Stereo programs are typically rematrixed and encoded as an L+R and L-R channel. This is done both to increase coding gain, and to preserve phase relationships necessary for proper playback of Dolby Surround-encoded material.

Transient pre-noise processing

Transient pre-noise processing is a Dolby Digital Plus-specific tool to reduce the resulting artifacts of signal quantization and other compression techniques. Unlike the other tools described above, which operate in the frequency domain and precede the conversion back into PCM samples, TPNP is a tool which essentially performs a windowed cut-and-paste operation on the time-domain signal to erase certain predictable quantization artifacts.

Relation to Dolby Digital and Dolby Atmos

Dolby Digital Plus bitstreams are not directly backward compatible with legacy Dolby Digital decoders. However, Dolby Digital Plus is a functional superset of Dolby Digital, and decoders include a mandatory component that directly converts the Dolby Digital Plus bitstream to a Dolby Digital bitstream for carriage via legacy S/PDIF connections to external decoders.

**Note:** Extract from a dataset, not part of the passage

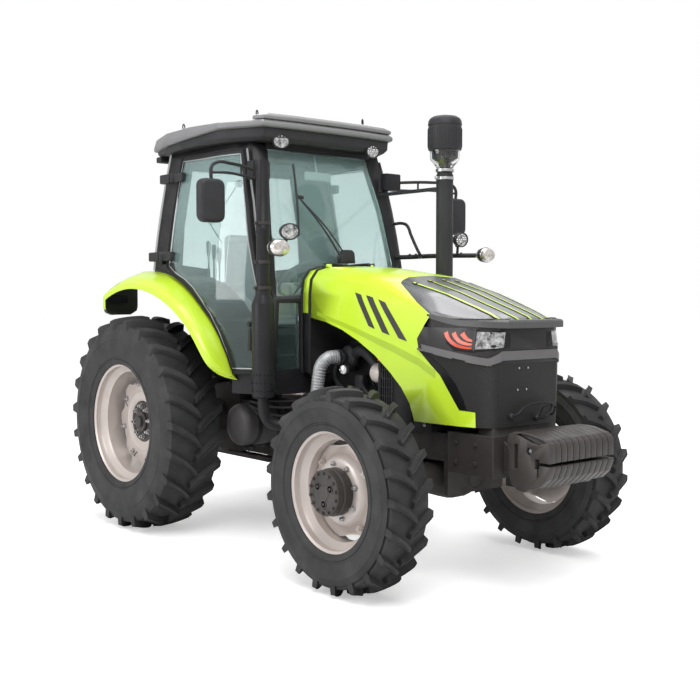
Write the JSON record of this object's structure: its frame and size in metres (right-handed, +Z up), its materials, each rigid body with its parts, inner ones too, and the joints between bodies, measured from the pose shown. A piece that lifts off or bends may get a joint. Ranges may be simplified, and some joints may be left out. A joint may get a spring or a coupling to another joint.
{
  "type": "farm tractor with cab",
  "caption": "Four-wheel-drive farm tractor with a glazed cab, lifting nose hood, front weights, steered front axle, opening doors and a rear three-point hitch.",
  "frame": {"origin": "on the ground under the middle of the machine, half-way between its foremost and rearmost points", "axes": "+Z up, +Y towards the rear hitch, +X towards the tractor's left side; the nose points along -Y"},
  "size_m": [2.266, 4.156, 2.807],
  "materials": {
    "lime_paint": "glossy",
    "grey_panel": "satin",
    "black_plastic": "satin",
    "black_metal": "satin",
    "cast_metal": "satin",
    "tyre_rubber": "matte",
    "rim_silver": "satin",
    "tinted_glass": "clear",
    "seat_fabric": "matte",
    "bright_steel": "brushed",
    "lamp_lens": "clear"
  },
  "bodies": {
    "chassis": {"front_axle": "cast_metal", "front_frame": "cast_metal", "weight_carrier": "black_metal", "front_weights": "cast_metal", "engine_block": "cast_metal", "radiator": "black_metal", "rear_housing": "cast_metal", "exhaust_stack": "black_metal", "exhaust_pipe": "bright_steel", "air_intake": "black_plastic", "pre_cleaner": "black_plastic", "fuel_tank": "black_plastic", "air_tank": "black_metal", "drawbar": "cast_metal", "cab_frame": "black_metal", "cab_roof": "grey_panel", "windscreen": "tinted_glass", "quarter_glass_left": "tinted_glass", "quarter_glass_right": "tinted_glass", "fender_left": "lime_paint", "fender_right": "lime_paint", "mirror_left": "black_plastic", "mirror_right": "black_plastic", "dash_console": "black_plastic", "seat_base": "black_plastic", "seat_cushion": "seat_fabric", "seat_back": "seat_fabric", "cowl": "lime_paint"},
    "steering_link": {"steering_rod": "bright_steel"},
    "knuckle_left": {"knuckle_left": "cast_metal"},
    "knuckle_right": {"knuckle_right": "cast_metal"},
    "front_wheel_left": {"front_rim_left": "rim_silver", "front_tyre_left": "tyre_rubber"},
    "front_wheel_right": {"front_rim_right": "rim_silver", "front_tyre_right": "tyre_rubber"},
    "rear_wheel_left": {"rear_rim_left": "rim_silver", "rear_tyre_left": "tyre_rubber"},
    "rear_wheel_right": {"rear_rim_right": "rim_silver", "rear_tyre_right": "tyre_rubber"},
    "door_left": {"door_left": "black_metal", "door_glass_left": "tinted_glass"},
    "door_right": {"door_right": "black_metal", "door_glass_right": "tinted_glass"},
    "rear_window": {"rear_window": "tinted_glass"},
    "hood": {"hood_panel": "lime_paint", "hood_cover": "grey_panel", "nose_panel": "black_plastic", "grille": "black_plastic", "headlight_left": "lamp_lens", "headlight_right": "lamp_lens"},
    "lift_arms": {"lift_arms": "cast_metal"},
    "lift_rods": {"lift_rod_left": "cast_metal", "lift_rod_right": "cast_metal"},
    "lower_links": {"lower_link_left": "cast_metal", "lower_link_right": "cast_metal"},
    "top_link": {"top_link": "cast_metal"},
    "pto": {"pto_shaft": "bright_steel"},
    "steering_wheel": {"steering_wheel": "black_plastic"}
  },
  "joints": [
    {"name": "steer_left", "type": "hinge", "parent": "chassis", "child": "knuckle_left", "pos_m": [0.69, -1.125, 0.567], "axis": [0, 0, 1], "range_deg": [-40, 40]},
    {"name": "steer_right", "type": "hinge", "parent": "chassis", "child": "knuckle_right", "pos_m": [-0.69, -1.125, 0.567], "axis": [0, 0, 1], "range_deg": [-40, 40]},
    {"name": "steering_slide", "type": "slide", "parent": "chassis", "child": "steering_link", "axis": [1, 0, 0], "range_m": [-0.158, 0.158]},
    {"name": "front_left_spin", "type": "hinge", "parent": "knuckle_left", "child": "front_wheel_left", "pos_m": [0.839, -1.125, 0.567], "axis": [1, 0, 0], "continuous": true},
    {"name": "front_right_spin", "type": "hinge", "parent": "knuckle_right", "child": "front_wheel_right", "pos_m": [-0.839, -1.125, 0.567], "axis": [1, 0, 0], "continuous": true},
    {"name": "rear_left_spin", "type": "hinge", "parent": "chassis", "child": "rear_wheel_left", "pos_m": [0.8175, 1.125, 0.742], "axis": [1, 0, 0], "continuous": true},
    {"name": "rear_right_spin", "type": "hinge", "parent": "chassis", "child": "rear_wheel_right", "pos_m": [-0.8175, 1.125, 0.742], "axis": [1, 0, 0], "continuous": true},
    {"name": "door_left_hinge", "type": "hinge", "parent": "chassis", "child": "door_left", "pos_m": [0.793, 0.905, 1.877], "axis": [-0.1694, 0, 0.9855], "range_deg": [0, 75]},
    {"name": "door_right_hinge", "type": "hinge", "parent": "chassis", "child": "door_right", "pos_m": [-0.793, 0.905, 1.877], "axis": [-0.1694, 0, -0.9855], "range_deg": [0, 75]},
    {"name": "rear_window_hinge", "type": "hinge", "parent": "chassis", "child": "rear_window", "pos_m": [0, 1.112, 2.573], "axis": [1, 0, 0], "range_deg": [0, 55]},
    {"name": "hood_lift", "type": "hinge", "parent": "chassis", "child": "hood", "pos_m": [0, -0.167, 1.833], "axis": [-1, 0, 0], "range_deg": [0, 50]},
    {"name": "hitch_lift", "type": "hinge", "parent": "chassis", "child": "lift_arms", "pos_m": [0, 1.21, 1.077], "axis": [1, 0, 0], "range_deg": [-12, 40]},
    {"name": "lift_rod_swing", "type": "hinge", "parent": "lift_arms", "child": "lift_rods", "pos_m": [0, 1.49, 1.037], "axis": [1, 0, 0], "range_deg": [-41, 13]},
    {"name": "lower_link_swing", "type": "hinge", "parent": "chassis", "child": "lower_links", "pos_m": [0, 1.3, 0.547], "axis": [1, 0, 0], "range_deg": [-12, 38]},
    {"name": "top_link_swing", "type": "hinge", "parent": "chassis", "child": "top_link", "pos_m": [0, 1.365, 0.857], "axis": [1, 0, 0], "range_deg": [-30, 50]},
    {"name": "pto_spin", "type": "hinge", "parent": "chassis", "child": "pto", "pos_m": [0, 1.33, 0.647], "axis": [0, 1, 0], "continuous": true},
    {"name": "steering_wheel_spin", "type": "hinge", "parent": "chassis", "child": "steering_wheel", "pos_m": [0, 0.33, 1.742], "axis": [0, 0.6392, 0.7691], "continuous": true}
  ],
  "couplings": [
    {"joint": "steer_right", "follows": "steer_left", "ratio": 1},
    {"joint": "steering_slide", "follows": "steer_left", "m_per_rad": -0.225},
    {"joint": "lift_rod_swing", "follows": "hitch_lift", "ratio": -1},
    {"joint": "lower_link_swing", "follows": "hitch_lift", "ratio": 0.93}
  ]
}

All Dolby Digital Plus decoders can decode Dolby Digital bitstreams.
However, Dolby Atmos bitstreams are encoded to be backwards compatible with Dolby Digital Plus decoders, and as such Dolby Atmos can be decoded by Dolby Digital Plus compatible devices. This has been marketed by Dolby, as the lossy compression variation of Dolby Atmos under the label "Dolby Digital Plus Atmos" to differentiate it from the lossless DolbyHD-based original. Most Dolby Digital Plus bitstreams are now encoded in Atmos encoding.